Stars Series, 2012-2013
20 x 20 in.
digital archival prints

Brian Howell

Brian Howell graduated from Ryerson Polytechnical University in Toronto in 1994 with a Bachelor of Arts in Film and Photography. His contemporary photographic work examines vernacular expressions of shifting societal and personal values. Howell’s subjects are drawn from fringe or marginalized communities: people and places resonant with allegorical meanings for an age that seems to Howell both broken and blinded.
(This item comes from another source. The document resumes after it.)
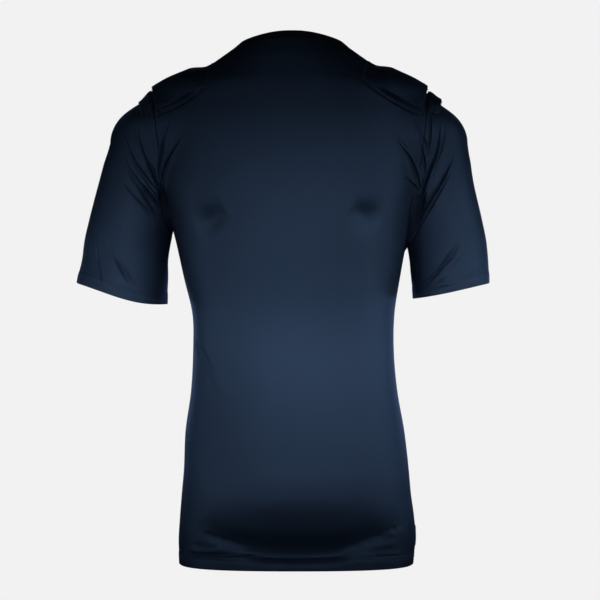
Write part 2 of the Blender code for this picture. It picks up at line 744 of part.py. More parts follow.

Howell’s photographic series build on the truth-telling mantra of an earlier era of documentary photojournalists, though they are given structure and further meaning by a more rigorous contemporary conceptual framework.

Each of Howell’s individual projects have been successfully exhibited and published as a book or catalogue. One-Ring Circus: Extreme Wrestling in the Minor Leagues was published in 2002 by Arsenal Press and Fame Us:Celebrity Impersonators and the Cult(ure) of Fame” was published in 2007 also by Arsenal Press. The 2011 catalogue for Howell’s exhibition Shopping Carts at Vancouver’s Winsor Gallery features an Introduction by author Douglas Coupland.

Howell’s newest series, titled Burnt Forests, depicts a selection of winter landscapes of forests previously ravaged by wild fires in British Columbia. Upon first glance, viewers presume/interpret the work to be ink drawings or watercolour paintings and are pleasantly surprised to discover they are in fact looking at inkjet photographic prints. This is due to Howell’s ability to depict the unique fragility of each tree as well as capture the naturally occurring abstraction and symmetrical composition in the landscape.